Step 1: Ingredients
4 C. Hazelnuts
24 oz Bittersweet Chocolate
3 1/3 C. Sugar
3 T. Cinnamon
2 C. Butter (melted)
2 C. Water
1 1/2 C. Honey
1 Orange (zest)
Step 2: Prepare the Filling
Spread the hazelnuts on a large baking sheet and toast for approximately 12 min. Remove from the oven and let cool.
Then, place in a food processor (or nut mill) and grind until finely chopped.
Finely chop the chocolate, or use a food processor, until the chocolate is about the same size as the nuts.
Mix together the nuts, chocolate, 1 1/3 cups sugar, and cinnamon in a large bowl.

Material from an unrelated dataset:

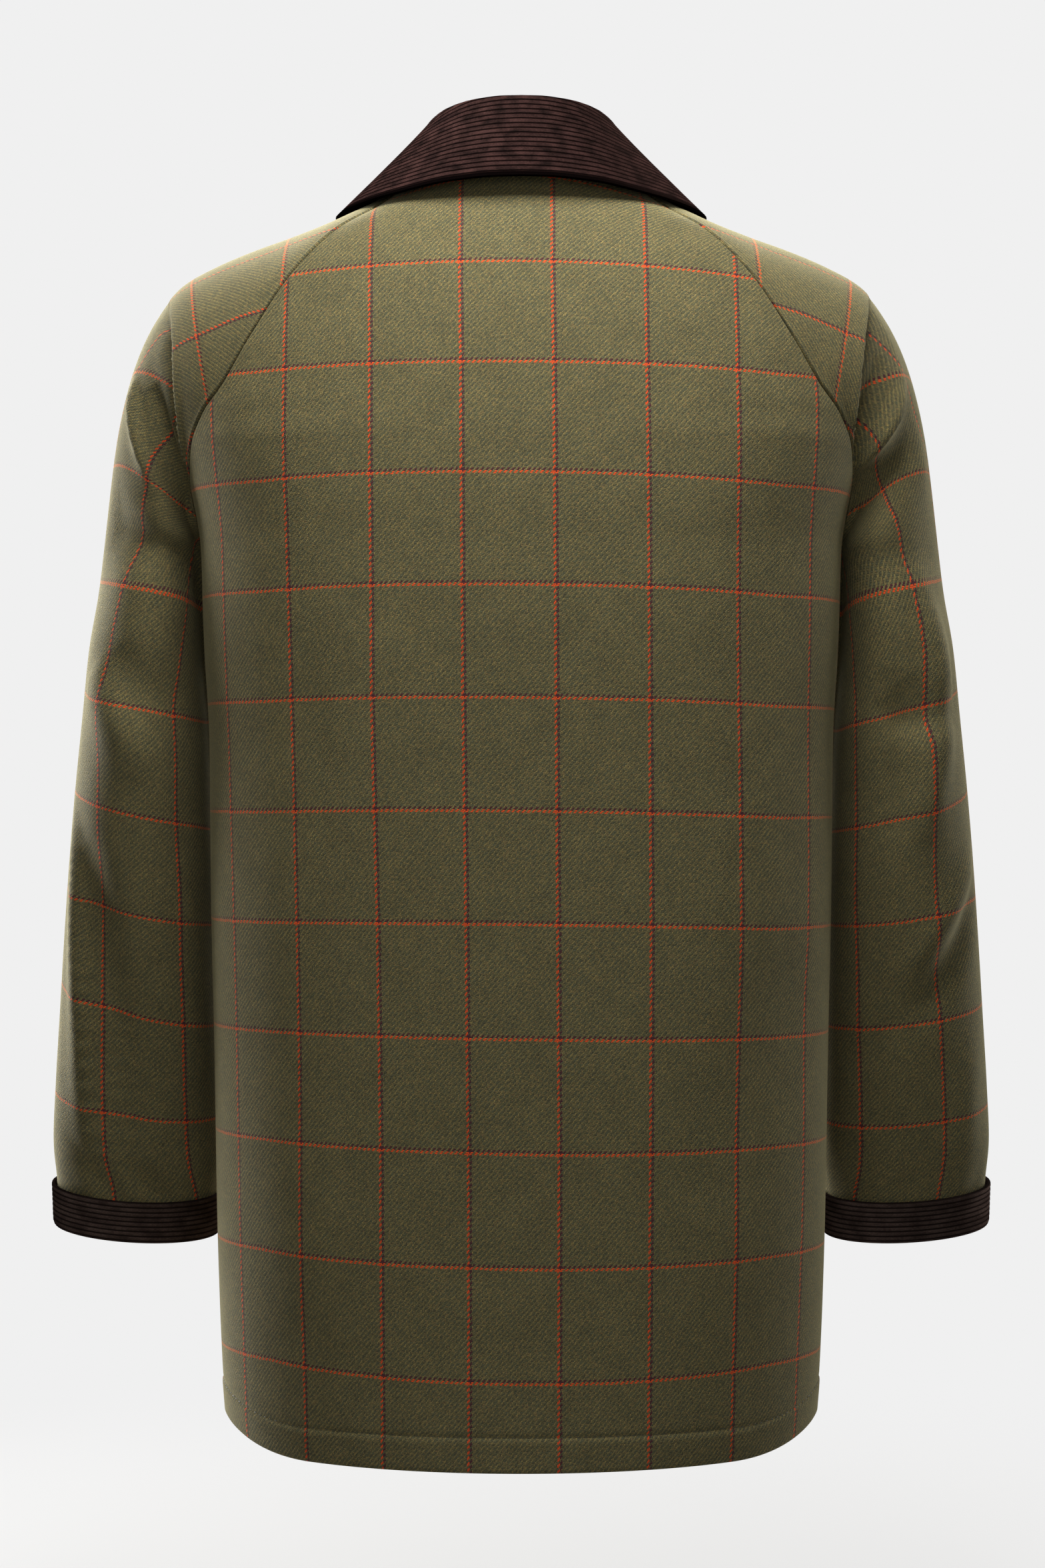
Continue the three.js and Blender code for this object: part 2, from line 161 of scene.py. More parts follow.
rim = [(FLOOR_RADIUS * math.cos(a), FLOOR_RADIUS * math.sin(a), FLOOR_LEVEL)
       for a in np.linspace(0, 2 * math.pi, FLOOR_SIDES + 1)[:-1]]
floor_mesh = bpy.data.meshes.new("floor")
floor_mesh.from_pydata(rim, [], [list(range(len(rim)))])
floor_mesh.materials.append(floor_paint)
floor = bpy.data.objects.new("floor", floor_mesh)
scene.collection.objects.link(floor)

# ---- Back -----------------------------------------------------------------------------------
# The back panel, cut in one piece with no centre seam: raglan armholes from the neck to under
# the arms, straight sides, and a hem that drops between them. Brushed wool tweed, turned up and
# sewn down at the hem.

MM = 0.001
JOIN = 1e-6  # points nearer than this are one
TWEED = 2.0  # thickness of the cloth with its turnings
GRID = 4.0  # size of the mesh's squares
FINE_GRID = 1.3  # along the raglan seam where the sleeve's tuck meets it
TUCK_ROWS = (232, 300)  # how far down the raglan seam that is
RAGLAN_LENGTH = 349
SEAM_DIP = (1.0, 0.9)  # how deep a seam sinks, and how far on either side
EDGE_ROUND = (0.9, 0.7)  # how deep a cloth's edge rounds off, and over how far
HEM_TURN = 23.0  # depth of the turned-up hem
HEM_THICK = 0.7  # how far its second layer lifts the face
HEM_SINK = (0.6, 1.2)  # how deep its stitches sink, and how far on either side
EDGE_STEPS = [0.0, 0.7, 1.6, 2.8, 4.4]  # finer columns next to a seam
HEM_STEPS = [0.0, 0.6, 1.6, 3.2, 6, 10, 14, 18, 20.5, 22, 23, 24, 25.5, 28]
UNDERARM = 10  # row of the tables below that is level with the underarm

# The raglan seam from the neck to the underarm: seam x y z, then the middle of the panel y z,
# how square the section is, and the angle and swell of the sleeve beside it
BACK_SEAM = [
    [70, 38, -16, 74, 0, 2.0, 60, 41],
    [94, 66, -39, 90, -22, 2.1, 70, 70],
    [123, 82, -58.5, 102, -46, 2.2, 76, 85],
    [152, 91, -89.5, 117, -82, 2.3, 82, 93],
    [177, 92, -127.5, 128, -123, 2.4, 86, 96],
    [196.5, 86, -159.5, 134, -157, 2.5, 92, 93],
    [210.7, 76, -178, 137, -177, 2.5, 98, 87],
    [219.5, 60, -198, 139.5, -198, 2.6, 106, 78],
    [222, 38, -220, 141.5, -220, 2.6, 118, 66],
    [219.5, 15, -243, 143, -243, 2.6, 140, 56],
    [217, 0, -262, 143.5, -262, 2.6, 180, 50],
]
FRONT_SEAM = [
    [66, -42, -38, -75, -70, 2.0, 62, -42],
    [86, -68, -62, -90, -86, 2.1, 72, -68],
    [110, -88, -87, -102, -106, 2.2, 78, -86],
    [135, -99, -114, -114, -128, 2.3, 84, -96],
    [160, -105, -142, -123, -152, 2.4, 90, -100],
    [180, -105, -168, -130, -176, 2.4, 96, -99],
    [196, -99, -191, -134, -197, 2.5, 102, -95],
    [208, -86, -211, -137, -215, 2.5, 112, -88],
    [215.5, -64, -230, -139, -232, 2.6, 124, -84],
    [218.5, -34, -248, -140, -248, 2.6, 146, -86],
    [217, 0, -262, -140.5, -262, 2.6, 180, -98],
]
# Below the underarm: height, half width, back, front, how square
BODY = [
    [-320, 215, 145, -142, 2.6],
    [-400, 211, 144, -141, 2.6],
    [-500, 210, 143, -139, 2.6],
    [-600, 208, 142, -137, 2.5],
    [-700, 206.5, 140, -135, 2.4],
    [-790, 204.5, 138.5, -133, 2.2],
    [-840, 202.5, 137.5, -132, 2.1],
    [-863, 201, 137, -131, 2.0],
]
# The hem rises at the side seams: how far, how far from them, and over what depth
HEM_RISE = 17
HEM_REACH = 100
HEM_BLEND = (700, 863)
DENSE = 401  # points of a section before it is spaced out
PATH_STEPS = 2001  # points of a long seam's path


def through(rows, at):
    """A smooth curve through the rows of a table, with no overshoot, at row numbers."""
    rows = np.asarray(rows, float)
    step = np.diff(rows, axis=0)
    slope = np.zeros_like(rows)
    product = step[:-1] * step[1:]
    total = np.where(product > 0, step[:-1] + step[1:], 1.0)
    slope[1:-1] = np.where(product > 0, 2 * product / total, 0)
    slope[0] = step[0]
    slope[-1] = step[-1]
    low = np.clip(np.floor(at).astype(int), 0, len(rows) - 2)
    t = (at - low)[:, None]
    a, b, m, n = rows[low], rows[low + 1], slope[low], slope[low + 1]
    return (a * (2 * t**3 - 3 * t**2 + 1) + m * (t**3 - 2 * t**2 + t)
            + b * (3 * t**2 - 2 * t**3) + n * (t**3 - t**2))


def run_along(path):
    """Distance along a path, at each of its points."""
    return np.concatenate([[0], np.cumsum(np.linalg.norm(np.diff(path, axis=0), axis=1))])


def row_numbers(points, steps):
    """Row numbers at given distances along the curve through the first three columns."""
    fine = np.linspace(0, len(points) - 1, PATH_STEPS)
    path = through(points, fine)[:, :3]
    run = run_along(path)
    return np.interp(steps(run[-1]), run, fine)


def even_steps(length):
    """Distances down to a length, a square of the mesh apart."""
    return np.linspace(0, length, max(2, round(length / GRID)) + 1)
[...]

Step 3: Prepare the Phyllo Dough
Working with a package of dough at a time, unroll onto a cutting board. Use the bottom of an 8in cake pan as a template for cutting uniform circles out of the stack. Place circles on a damp cloth and keep covered. This will prevent the dough from tearing as you work with it.
Step 4: Begin Layering!
Begin by buttering three (3) 8in cake pans. Then layer 2 sheets of phyllo dough in the pan. Butter the top sheet and place 2 more sheets on top. Repeat this process until you have a stack of ten sheets of phyllo dough. Then butter the top sheet and sprinkle with a few tablespoons of filling. Then place 2 sheets of dough over the filling and repeat the process. You will be buttering every 2 sheets and be placing filling on every 10th sheet. Each pan should contain 9 layers of filling and 90 sheets of dough.
When you reach the end of your 3rd pan end with 16 sheets of dough instead of 10 and top with your last layer of filling. This will give you 314 layers. (Note: I decided to end my 3rd pie using squares of dough instead of circles to create a dramatic effect by staggering the corners).
Bake for 25 min at 350 degrees F. Then lower the temperature down to 300 degrees F and bake for 65 more minutes.
Step 5: Prepare the syrup
While the baklava is still warm, divide the syrup over the three pans. Just pour on the syrup and let the baklava soak it all up as it cools. You should let it cool and soak for at least 4 hours.